Mais le dangereux pari de la Géorgie a échoué. Non seulement les autorités russes -qui n'attendaient qu'un faux pas- ont réagi immédiatement à l'attaque, mais encore les soutiens américain et européen, qui lui semblaient acquis, ont failli. L'UE n'a pas sacrifié ses intérêts économiques et géopolitiques avec la Russie pour défendre un petit Etat du Caucase. Nicolas Sarkozy, président européen en exercice, a pris l'initiative, rétabli la paix et obtenu un retrait des forces russes à leur position initiale. Il a damé le pion aux Américains et trouvé en un temps record une issue au conflit, quitte à bousculer quelque peu le schéma classique de prise de décision. Les dirigeants russes ont constaté, malgré une crise profonde de ses institutions, que l'UE pouvait fonctionner et se montrer réactive et indépendante. Les dirigeants européens sont partagés : la Russie a certes reconnu l'indépendance des entités sécessionnistes de Géorgie mais s'est retirée assez vite du reste du territoire, écartant la crainte d'une occupation militaire.

... sert les intérêts de l'Ukraine

Dans ce contexte, les Ukrainiens peuvent espérer garder de bonnes relations avec la Russie - ce que souhaite une grande partie de la population- sans abandonner leur aspiration européenne. Pour autant, les inquiétudes sur le devenir de la Crimée ou sur leur dépendance énergétique n'ont pas disparu. Deux mois après la crise géorgienne, la crise financière mondiale est venue confirmer ce qui semblait évident : les Etats-Unis n'ont plus les moyens d'imposer leur modèle politique et économique, désormais profondément discrédité.
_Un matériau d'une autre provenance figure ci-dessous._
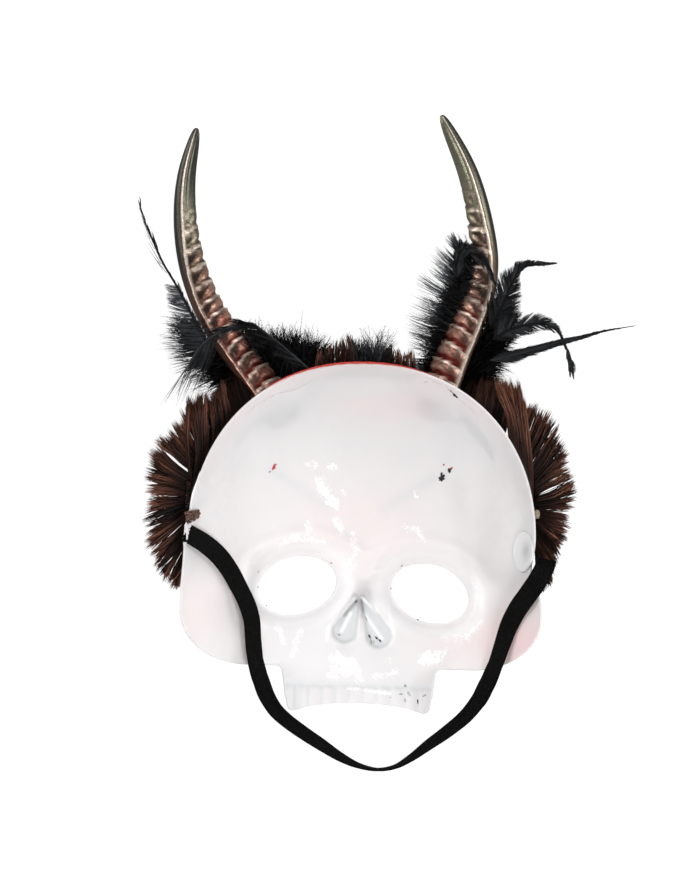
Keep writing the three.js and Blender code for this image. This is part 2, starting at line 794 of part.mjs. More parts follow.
// End of the fringe's woven tape, turned over the rim at the left temple
function makeTapeEnd() {
  const width = 6.6;
  const thickness = 0.9;
  const line = [
    innerPoint(-87.2, 34.6, 1.2),
    innerPoint(-85.6, 34.9, 1.2),
    innerPoint(-84.0, 35.4, 1.2),
    innerPoint(-82.2, 36.1, 1.3),
  ];
  const rings = line.map((point) => {
    const normal = innerNormal(point.x, point.y);
    const along = new THREE.Vector3(1, 0.3, 0).projectOnPlane(normal).normalize();
    const side = normal.clone().cross(along);
    return [[-1, -1], [1, -1], [1, 1], [-1, 1]].map(([u, v]) => point.clone()
      .addScaledVector(side, (u * width) / 2)
      .addScaledVector(normal, (v * thickness) / 2));
  });
  return loft(rings);
}

const finish = (color, roughness, metalness) => new THREE.MeshStandardMaterial({ color, roughness, metalness });
const plastic = finish(0xf0ebea, 0.2, 0);
const horn = finish(0x6e4034, 0.35, 0.6);
const bristle = finish(0x3a1c12, 0.8, 0);
const down = finish(0x0b0b0d, 0.7, 0);
const elastic = finish(0x0d0e0d, 0.85, 0);
const clear = finish(0xe6e6e6, 0.25, 0);
const tape = finish(0x5b4436, 0.9, 0);

const mask = new THREE.Group();

function add(name, geometry, material) {
  const mesh = new THREE.Mesh(geometry, material);
  mesh.name = name;
  mask.add(mesh);
  return mesh;
}

const insideSpace = makeInsideSpace();
add("mask_shell", geometryOfSolid(makeShell()), plastic);
add("horn_left", geometryOfSolid(makeHorn(HORN_ROUTES.left, insideSpace)), horn);
add("horn_right", geometryOfSolid(makeHorn(HORN_ROUTES.right, insideSpace)), horn);
for (const [name, fringe] of Object.entries(FRINGES)) {
  add(name, geometryOfSolid(makeFringe(fringe, insideSpace)), bristle);
}
for (const [name, feather] of Object.entries(FEATHERS)) {
  add(name, geometryOfSolid(makeFeather(feather, insideSpace)), down);
}
add("fringe_tape_end", makeTapeEnd(), tape);

const rivet = add("strap_rivet", makeRivet(), clear);
rivet.position.copy(innerPoint(RIVET_X, RIVET_Y, 1.5));
rivet.quaternion.setFromUnitVectors(new THREE.Vector3(0, 0, 1), innerNormal(RIVET_X, RIVET_Y));

// The origin goes on the ground under the middle of the object's box, which the loose strap doesn't count in
const box = new THREE.Box3().setFromObject(mask, true);
add("elastic_strap", makeStrap(), elastic);
mask.position.set(-(box.min.x + box.max.x) / 2, -(box.min.y + box.max.y) / 2, -box.min.z);

export default mask;
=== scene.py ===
import math

import bpy
import numpy as np
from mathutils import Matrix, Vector, noise
from mathutils.geometry import delaunay_2d_cdt


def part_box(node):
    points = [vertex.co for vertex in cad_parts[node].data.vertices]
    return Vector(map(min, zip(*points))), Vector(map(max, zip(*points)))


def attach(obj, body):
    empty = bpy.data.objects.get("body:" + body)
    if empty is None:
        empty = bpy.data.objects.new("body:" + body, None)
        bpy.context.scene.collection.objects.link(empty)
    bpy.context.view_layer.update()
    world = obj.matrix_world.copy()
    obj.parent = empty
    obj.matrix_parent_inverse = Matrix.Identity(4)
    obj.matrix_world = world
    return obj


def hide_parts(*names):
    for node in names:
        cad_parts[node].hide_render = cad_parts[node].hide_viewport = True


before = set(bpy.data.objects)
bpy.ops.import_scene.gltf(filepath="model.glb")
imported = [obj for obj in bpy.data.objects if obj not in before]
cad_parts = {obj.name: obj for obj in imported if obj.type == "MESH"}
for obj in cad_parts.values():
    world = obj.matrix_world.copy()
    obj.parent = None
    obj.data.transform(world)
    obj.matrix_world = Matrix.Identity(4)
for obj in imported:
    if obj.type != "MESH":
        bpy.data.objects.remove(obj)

# A half skull mask that lies face down on a pale floor, seen from straight above.
# Sizes are in millimetres, as on the part's drawing: X to the wearer's right, Y towards the horns, Z up.
bpy.ops.object.select_all(action="DESELECT")
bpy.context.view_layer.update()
MM = 0.001
SHELL_TOP_Y = 113.2
shell_low, shell_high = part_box("mask_shell")
SHIFT = np.array([(shell_low.x + shell_high.x) / 2 / MM, shell_high.y / MM - SHELL_TOP_Y, 0.0])


def in_frame(points):
    """Points of the drawing, in millimetres, as points of the frame, in metres"""
    return (np.asarray(points, float) + SHIFT) * MM


# Camera: straight down, turned by the small angle at which the mask was laid
CAMERA_SPOT = (-7.56, 74.83, 0)
CAMERA_DISTANCE = 6.0
SUBJECT_LEVEL = 0.03
PICTURE_HEIGHT = 0.44
PICTURE_TURN = 1.5
SENSOR = 36

spot = in_frame(CAMERA_SPOT)
bpy.ops.object.camera_add(
    location=(spot[0], spot[1], CAMERA_DISTANCE + SUBJECT_LEVEL),
    rotation=(0, 0, math.radians(PICTURE_TURN)),
)
camera = bpy.context.object
camera.data.sensor_width = SENSOR
camera.data.lens = SENSOR * CAMERA_DISTANCE / PICTURE_HEIGHT
bpy.context.scene.camera = camera
bpy.context.scene.view_settings.view_transform = "Standard"

# Strap: the route of its middle line and the lean of its width from the ground, 90 where it stands on edge
STRAP_WIDTH = 10
STRAP_THICKNESS = 1.2
STRAP_ROUTE = [
    (-88.4, 27, 58.8, 36), (-79, 21.6, 48, 31), (-71.6, 15.4, 38, 31), (-66, 8.2, 30.6, 34),
    (-61.2, -0.2, 25.6, 36), (-57, -8.4, 24, 36), (-54.4, -16.6, 21.6, 38), (-53.4, -26.4, 21.2, 40),
    (-52, -36.6, 23.6, 42), (-49.2, -46.2, 17.6, 45), (-45.4, -55.4, 9.4, 46), (-41.2, -61.8, 5.8, 47),
    (-36.2, -66.4, 4.5, 49), (-28.6, -71.8, 4.5, 52), (-18.4, -78.2, 4.8, 57), (-8.2, -84.4, 5.2, 68),
    (0.8, -88.4, 5.3, 80), (10.6, -90.2, 5.3, 88), (19.2, -88.6, 5.3, 84), (27.2, -83.9, 5.2, 74),
    (35.8, -77.2, 5, 63), (44.8, -70.4, 4.9, 56), (53.6, -62.6, 7.4, 52), (59.8, -54.4, 13.4, 51),
    (64, -46, 23.4, 50), (67.6, -36.8, 31.6, 48), (71, -26, 33.2, 41), (74, -16.4, 36, 32),
    (78.2, -7.4, 44.2, 26), (83, 0.2, 55.6, 21), (87.4, 7.2, 63, 12), (90.6, 13.4, 61.8, 4),
    (91.8, 18, 56.6, 0),
]


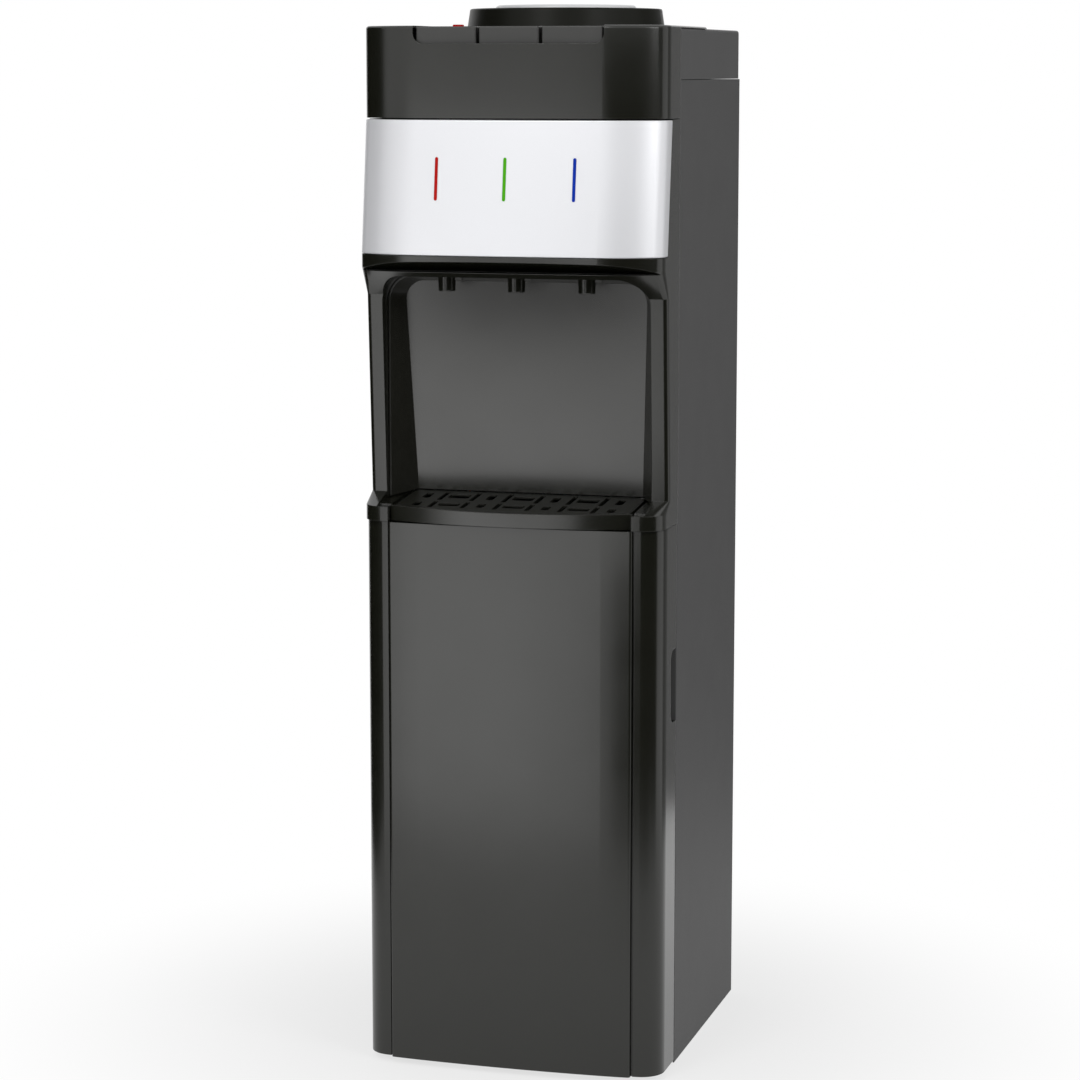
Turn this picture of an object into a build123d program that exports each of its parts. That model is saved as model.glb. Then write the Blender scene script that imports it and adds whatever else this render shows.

Si l'UE parvient à poursuivre la dynamique engagée par la présidence française, ses relations avec la Russie devraient s'approfondir. L'Ukraine pourrait alors envisager d'intégrer l'espace européen avec l'assentiment russe, mais abandonner la perspective d'adhérer à l'Otan. Ce pays ne serait donc plus le symbole de la crispation des relations UE - Russie mais celui de leur réconciliation. L'adoption le 12 décembre 2008 par les Vingt-Sept de la politique de "partenariat oriental", visant une coopération plus étroite avec cinq pays de l'ex-URSS dont l'Ukraine, pourrait être un signe de cette nouvelle dynamique.